Announcing a World-Wide Search for Our Expanding Upper School Faculty
In 2014 veteran educator, inspirational principal, and dynamic leader, Wang Cuijuan, founded Zhongshan International to create a primary school that would inspire passion in young children by being a happy, warm, and motivational place full of singing, laughter, and reading; a school where teachers and students can grow up together; and where students, with their own love of learning, participate eagerly in a mutually cooperative community of knowledgeable and courageous teachers. From her brilliant vision, she created a primary school that, like the strong Chinese cedar tree which serves as the name (Zhongshan) and logo of the school, stands tall and survives against the harshest elements in nature. During the first three short years of the school’s history, the primary school has grown very quickly into a truly remarkable and wonderful place to go to school and from 30 to over 1000 students.
In the fall of 2017, using that same indomitable spirit, Wang Cuijuan assembled a team to design, plan, and build from the ground up an entirely new middle and high school to ensure the brilliant education of the primary students could continue through to graduation. The new $8.5 million USD Middle/Upper School building is nearing completion with the goal of opening in the spring of 2019 complete with an ice arena, rugby pitch, an indoor basketball court, full-sized theater for performing arts, dormitory, and dining hall.

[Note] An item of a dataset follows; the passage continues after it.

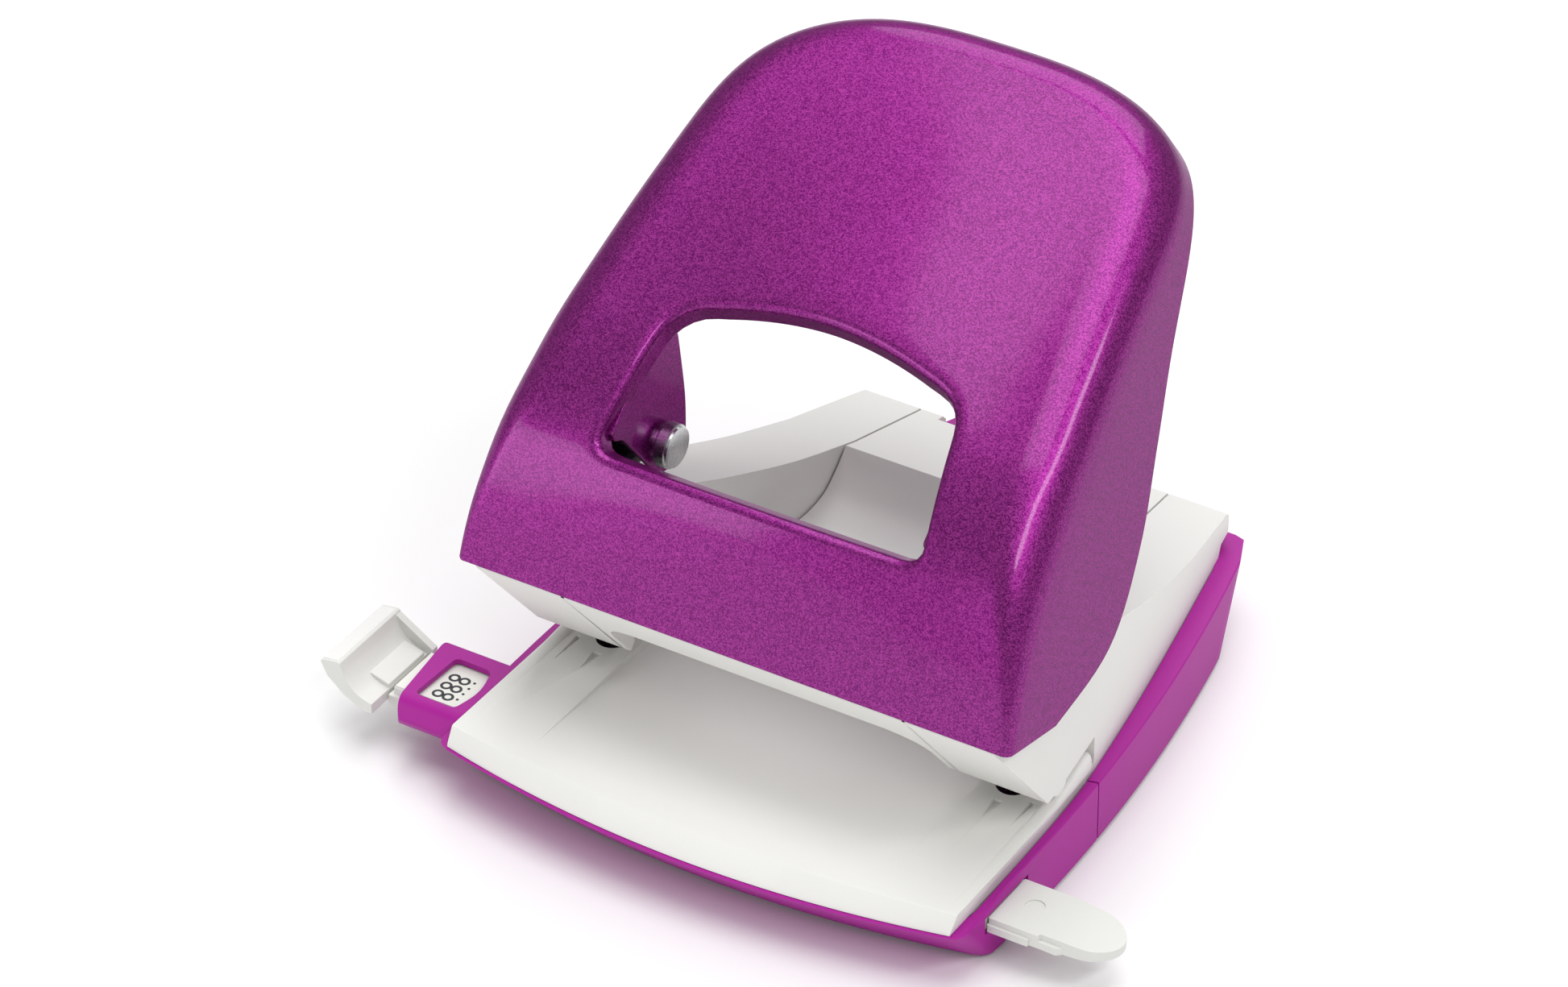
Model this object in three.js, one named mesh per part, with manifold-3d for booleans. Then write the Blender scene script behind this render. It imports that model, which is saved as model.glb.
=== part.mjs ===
// Two-hole desk punch with a pressed-steel handle, a slotted plastic body, a chip tray and a format guide.
// Millimetres. +X to the right, +Y to the back, +Z up.
// The origin is on the desk, midway between the two punches.
import * as THREE from 'three';
import { mergeVertices } from 'three/addons/utils/BufferGeometryUtils.js';
import Module from 'manifold-3d';

const wasm = await Module();
wasm.setup();

// ---------------------------------------------------------------- driving dimensions
const GAP = 0.3;                  // clearance between pieces that rest on each other
const FAR = 200;                  // longer than the object, for cutters that run right through

const HOLE_PITCH = 80;            // distance between the two punched holes
const PUNCH_X = HOLE_PITCH / 2;
const PUNCH_R = 2.75;
const TABLE_TOP = 14;             // the paper slides over this height
const THROAT_Y = 12.2;            // the paper's edge stops here, 12 mm behind the hole centres
const SLOT_TOP = 19.6;

const SHEET = 1.3;                // steel sheet of the handle
const FILLET = [1.7, 8];           // outer radius between face and flank, at the lower edge and further up
const FILLET_RISE = 40;           // distance up the face over which that radius grows
const HANDLE_HALF = 54.1;           // half width at the handle's lower edge
const AXLE = { y: -17, z: 45.5, r: 3 };
const PRESS_PIN = { y: 0.4, z: 58.6, r: 3, headR: 4.1, headX: 26.6 };

const BASE_FLOOR = 1;             // underside of the plastic base, above the rubber
const BASE_SPLIT_Y = 9;           // seam between the front shell and the chip tray
const WALL = 2;                   // plastic wall thickness
const PLATE_Z = [8.4, 10.4];      // steel base plate
const BAR = { y: [-29.4, -16], z: [7, 9.8] };

// ---------------------------------------------------------------- solids
function toManifold(geometry) {
  const bare = new THREE.BufferGeometry();
  bare.setAttribute('position', geometry.getAttribute('position').clone());
  if (geometry.index) bare.setIndex(geometry.index.clone());
  const merged = mergeVertices(bare, 1e-4);
  const vertProperties = new Float32Array(merged.getAttribute('position').array);
  const triVerts = new Uint32Array(merged.index.array);
  return new wasm.Manifold(new wasm.Mesh({ numProp: 3, vertProperties, triVerts }));
}

function toGeometry(manifold) {
  const mesh = manifold.getMesh();
  const geometry = new THREE.BufferGeometry();
  geometry.setAttribute('position', new THREE.BufferAttribute(new Float32Array(mesh.vertProperties), 3));
  geometry.setIndex(new THREE.BufferAttribute(new Uint32Array(mesh.triVerts), 1));
  geometry.computeVertexNormals();
  return geometry;
}

const join = (first, ...rest) => rest.reduce((sum, part) => sum.add(part), first);
const cut = (first, ...rest) => rest.reduce((left, part) => left.subtract(part), first);

function box(x, y, z) {
  const geometry = new THREE.BoxGeometry(x[1] - x[0], y[1] - y[0], z[1] - z[0]);
  geometry.translate((x[0] + x[1]) / 2, (y[0] + y[1]) / 2, (z[0] + z[1]) / 2);
  return toManifold(geometry);
}

// Rotations that stand a flat outline up: its two coordinates become (y, z) or stay (x, y).
const ALONG_X = new THREE.Matrix4().makeBasis(
  new THREE.Vector3(0, 1, 0), new THREE.Vector3(0, 0, 1), new THREE.Vector3(1, 0, 0));
const ALONG_Y = new THREE.Matrix4().makeBasis(
  new THREE.Vector3(1, 0, 0), new THREE.Vector3(0, 0, 1), new THREE.Vector3(0, -1, 0));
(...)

The upper and middle schools enjoyed an excellent soft-launch in the fall of 2018 with a small number of pioneering students. This intentional slow start was designed to accommodate both the physical building construction as well as the educational program. They would start small and build over time just like the primary school. This development plan was selected to allow for the school to evolve properly to meet the expectations of everyone involved with the singular mission. Toward that, the school embarked on a plan to find and recruit unique and dynamic inaugural teachers eager to be a part of this new school. That team worked diligently to build the educational model plan for the middle and upper school. The upper school will run a very unique new curriculum model rooted in systems thinking. More exacting details than that which follow will be supplied to interested candidates. Therefore, we are particularly looking for teachers who are versed in systems thinking or are eager to become so — which will require reading several books and articles and preparing in advance with quite a bit of summer work. The 9th grade curriculum has been designed to ease everyone (pupils and teachers which we call sages) into the systems model by overlaying the linear approach (the current standard world-wide model) with key elements of the systems model.
Initially, candidates should consider the school motto: boundless • fearless • selfless, and imagine a school that holds these three ideas as central and germane to everything we do. Likewise, we intend to establish an educational model that shuns ‘boxes’ meaning the boundaries that prevent the interaction and flow between knowledge and students in all ways.
We intend to offer a secondary education that graduates students capable of being contributors to global society rather than students who are simply prepared for college or university in the traditional liberal arts sense.
To find out if you are a good candidate we would ask all potential applicants to consider the following questions.
Firstly, do you want to be a trailblazer? Do you want to make a mark and be involved with something truly new and innovative? Are you open to a whole new way to do school? We call it a school without boxes. And we mean it as literally and figuratively as we can. And by a box we mean anything that contains things and boundaries which prevent them from mixing together.
Ask yourself these straightforward question and answer honestly: do you want to teach a pre-set curriculum of knowledge, mastery of which will lead to good grades in your class? Do you think that your classroom is your kingdom and students missing your class for other things like field trips or trips abroad or even to talk with other teachers negatively impacts your course and is very rude and disrespectful? If you answered “yes” to any of these questions, then, with regrets, we would probably suggest that you consider other, more traditional schools.